Copy every line with the string "bodies" in it.

• DATA SECTION:
____

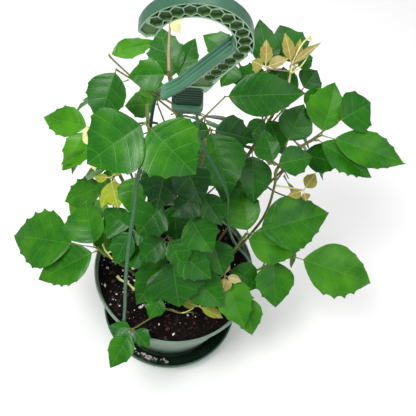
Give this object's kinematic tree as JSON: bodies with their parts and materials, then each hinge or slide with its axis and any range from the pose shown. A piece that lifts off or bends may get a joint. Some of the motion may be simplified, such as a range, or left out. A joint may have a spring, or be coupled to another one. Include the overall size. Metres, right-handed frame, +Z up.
{
  "type": "grape ivy in a hanging pot",
  "caption": "Grape ivy with toothed three-part leaves in a round green hanging pot with a saucer, slack straps and a moulded C-shaped hook.",
  "frame": {"origin": "centre of the saucer's underside, on the surface it stands on", "axes": "+Z up; the front, where one sprig lies across the pot's rim, looks along -Y; +X to the right of someone who faces the front"},
  "size_m": [0.4303, 0.3185, 0.5701],
  "materials": {
    "saucer_plastic": "smooth moulded plastic",
    "pot_plastic": "smooth moulded plastic, satin",
    "potting_mix": "loose dark peat with white perlite",
    "hanger_plastic": "moulded plastic, slightly glossy",
    "strap_plastic": "flexible moulded plastic",
    "leaf_green": "glossy living leaf, green stems",
    "young_leaf": "young leaf with fine tan hairs"
  },
  "bodies": {
    "root": {"saucer": "saucer_plastic", "pot": "pot_plastic", "soil": "potting_mix", "hanger_hook": "hanger_plastic", "strap_front_left": "strap_plastic", "strap_right": "strap_plastic", "strap_back": "strap_plastic", "vine_left": "leaf_green", "vine_upper_left": "leaf_green", "vine_centre_left": "leaf_green", "vine_tall": "leaf_green", "vine_top_right": "leaf_green", "vine_neck": "leaf_green", "vine_right": "leaf_green", "vine_front_right": "leaf_green", "vine_lower_right": "leaf_green", "vine_low_right": "leaf_green", "vine_front": "leaf_green", "vine_sprig": "leaf_green", "vine_centre": "leaf_green", "vine_strap_side": "leaf_green", "vine_back_left": "leaf_green", "vine_back": "leaf_green", "vine_back_right": "leaf_green", "young_left": "young_leaf", "young_tall": "young_leaf", "young_top_right": "young_leaf", "young_strap": "young_leaf", "young_right": "young_leaf", "young_front": "young_leaf", "young_soil": "young_leaf"}
  },
  "joints": []
}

____

• TASK ANSWER:
Give this object's kinematic tree as JSON: bodies with their parts and materials, then each hinge or slide with its axis and any range from the pose shown. A piece that lifts off or bends may get a joint. Some of the motion may be simplified, such as a range, or left out. A joint may have a spring, or be coupled to another one. Include the overall size. Metres, right-handed frame, +Z up.
  "bodies": {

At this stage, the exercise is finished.